Create a customer relationship

Saraniemi brings up the fact that small brands have low capital and there might not be sufficient skills in finding funding. Also, the investors do not often see the potential in the field of fashion. 

A company that is in its early stages has to build their brand in different directions. 

There is a need for investors and cooperation partners, and you have to get your production chain in order. On the other hand, the strength of having a small company is in the ability to think more creatively and to find its own way of branding. 

The relationship with the customer ends often with the purchase. Saraniemi sees this as a challenge. How could brands lure the consumers and turn them into loyal customers? 

– Strengthening the brand relationship begins after the first purchase. I see opportunities, for example, in building a community around the brand – this is something Marimekko does well. 
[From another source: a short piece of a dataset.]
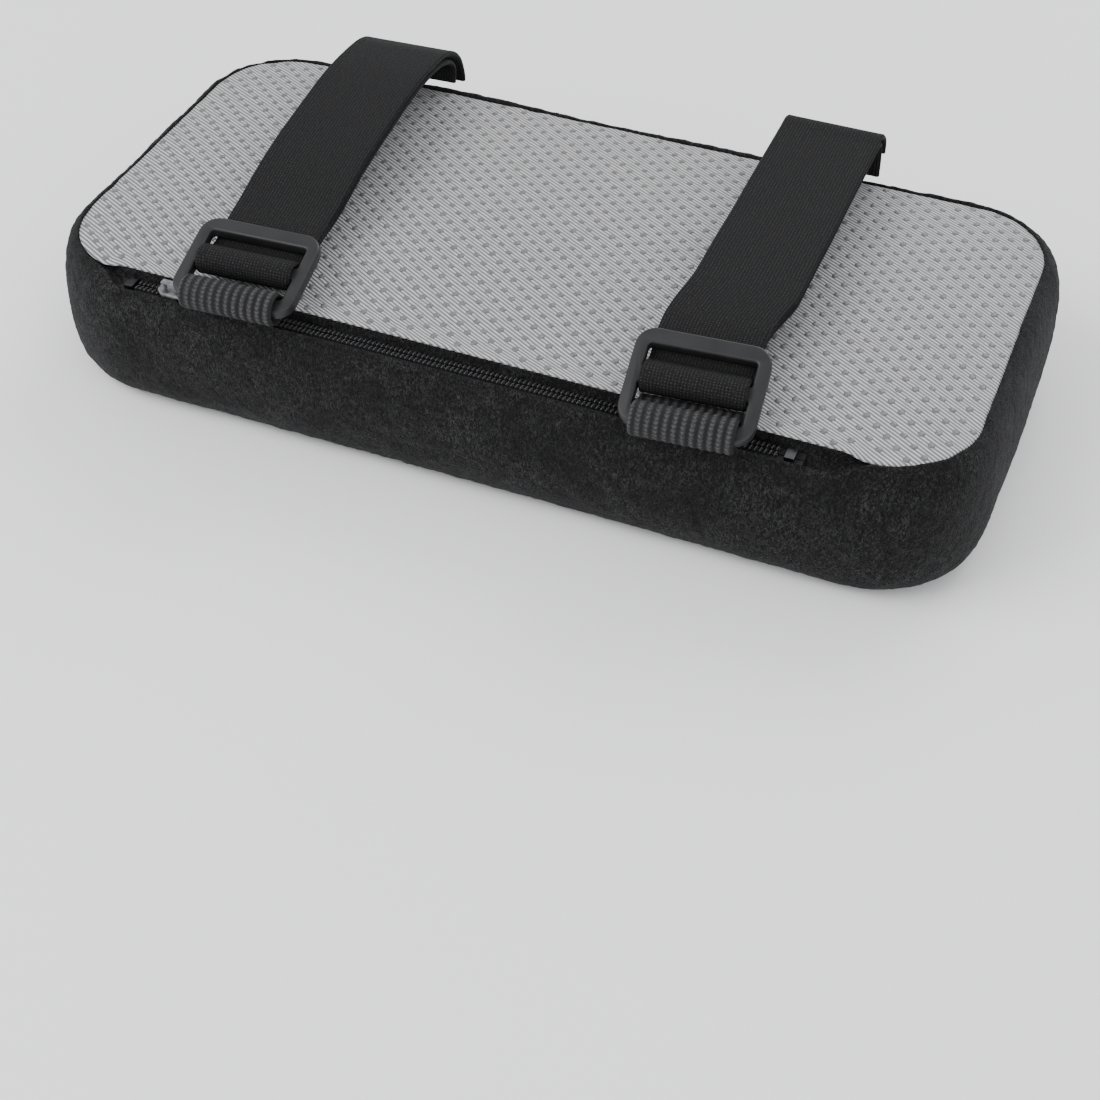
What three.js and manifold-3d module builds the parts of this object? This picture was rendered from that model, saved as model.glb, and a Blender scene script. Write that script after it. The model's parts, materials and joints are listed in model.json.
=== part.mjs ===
// Chair armrest pad, lying on its velour face with its underside up.
//
// A foam block in a zipped cover: black velour on the face and the sides, a grey grip panel
// underneath. Two elastic straps cross the underside. Each is sewn into the far long seam and
// runs through a three-bar buckle, which a short ribbed loop holds at the near long seam.
//
// Millimetres, +Z up. The origin is the middle of the velour face. +X runs along the pad and
// +Y across it, from the buckles to the straps' sewn ends.

import * as THREE from 'three';
import { mergeVertices } from 'three/addons/utils/BufferGeometryUtils.js';
import Module from 'manifold-3d';

const wasm = await Module();
wasm.setup();

// ---- driving dimensions ----

const LENGTH = 258;            // pad, end to end at its widest
const WIDTH = 127;             // pad, side to side at its widest
const HEIGHT = 40;             // velour face to the grip panel's edge
const CORNER_RADIUS = 30;      // the pad's four upright corners
const COVER_THICKNESS = 1.5;   // velour
const FOAM_CLEARANCE = 0.4;    // between the foam and the cover

const PANEL_INSET_X = 6;       // velour rim outside the grip panel, at each end
const PANEL_INSET_Y = 7;       // velour rim outside the grip panel, at each side
const PANEL_CORNER_RADIUS = 22;
const PANEL_THICKNESS = 1.2;
const PANEL_CROWN = 1.2;       // how far the middle of the panel stands above its edge

const GAP = 0.3;               // between pieces that touch

const STRAP_WIDTH = 27.5;
const STRAP_THICKNESS = 1.4;
const LAYER_SPACING = 1.8;     // from one strap layer's middle to the other's

const BUCKLE_WIDTH = 33.4;
const BUCKLE_THICKNESS = 3.2;
const BUCKLE_RAIL = 3.3;
const BUCKLE_CORNER = 5;
const OUTER_BAR = 4.4;         // near and far bars, across the bar
const CENTRE_BAR = 3.6;
const BAR_SPACING = 10.8;      // from one bar's middle to the next
const BUCKLED_STRAP_WIDTH = 26.2;
const TURN_END = 24.4;         // strap piece held in the buckle, measured from the near bar
const RUN_START = 26.8;        // where the free runs of the strap begin

const LOOP_WIDTH = 26.2;
const LOOP_THICKNESS = 1.4;
const LOOP_INNER_RADIUS = 3.0;

const ZIP_Y = -57.3;           // middle of the zip's chain
const ZIP_LEFT = -98;
const ZIP_RIGHT = 84;
const GROOVE_LEFT = -101;
const GROOVE_RIGHT = 100;
const GROOVE_HALF_WIDTH = 2.9;
const TAPE_LEVEL = 35.4;
const TAPE_THICKNESS = 0.5;
const COIL_LEVEL = 36.1;
const COIL_SIZE = [1.8, 1.3];  // each coil, across and up
const STOP_LENGTH = 2.4;
const SLIDER_X = -84;          // middle of the slider with the zip closed
const SLIDER_SIZE = [8, 5.4];
const SLIDER_LEVEL = 37.7;
const PIVOT_X = -81.2;         // the post that the pull tab turns on
const TAB_LENGTH = 13;
const TAB_WIDTH = 4.4;
const TAB_LEVEL = 38.95;

// Each side: where the strap's line passes the near bar and how far it is turned there, the
// near bar's middle, the buckle's tilt and turn, and the level line between the strap's two
// layers, from the buckle to the far edge.
const SIDES = [
  {
    name: 'left',
    strapX: -63.4,
    strapTurn: 3.4,
    bar: [-63.4, -62.8, 44.5],
    tilt: 15,
    turn: 3.4,
    run: [[-26, 49.2], [-14, 51.6], [0, 53.4], [15, 54.5], [30, 54.9], [44, 53.9]],
    innerEnd: [[54.5, 51.4], [60, 47.4], [61.4, 43.8], [60.4, 40.9]],
    outerEnd: [[55, 51.8], [61.6, 48], [65.2, 43], [66.4, 37.6]],
  },
  {
    name: 'right',
    strapX: 58,
    strapTurn: 0,
    bar: [57.8, -63.3, 42],
    tilt: 25,
    turn: 5,
    run: [[-30, 51.2], [-18, 52], [0, 52.4], [20, 52.6], [40, 52.8], [52, 52.9]],
    innerEnd: [[57.4, 52.7], [59.4, 51.6], [60.2, 47.5], [60.4, 41]],
    outerEnd: [[58.4, 52.9], [61.6, 51.9], [62.9, 49.5], [63.2, 45.6]],
  },
];

// ---- materials ----

const material = (color, roughness, metalness = 0) =>
  new THREE.MeshStandardMaterial({ color, roughness, metalness });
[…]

Brands should think about what kind of a group is forming around the brand and what are the rituals that could be strengthened together as a group. Everyone has the need to belong, she ponders. 

Be inspired by others! 

Nyberg encourages to boldly watch what is happening in other countries and to seek inspiration from it. To be open to new ideas. 

– Many may think that this is a boring thing to say, but I have noticed that it is important to take into account the commercial aspect instead of just allowing yourself to be carried away by your emotions. Designing non-commercial fashion is risky. You have a longer road ahead of you if you don’t go for a more commercial approach and find a wider target audience. 

It’s important to build the brand and work long and hard at it, and to put as much effort into it as you do with the products. 

– A small brand needs to identify which brand touchpoints are the most meaningful and, with limited resources, focus on those, Saraniemi says.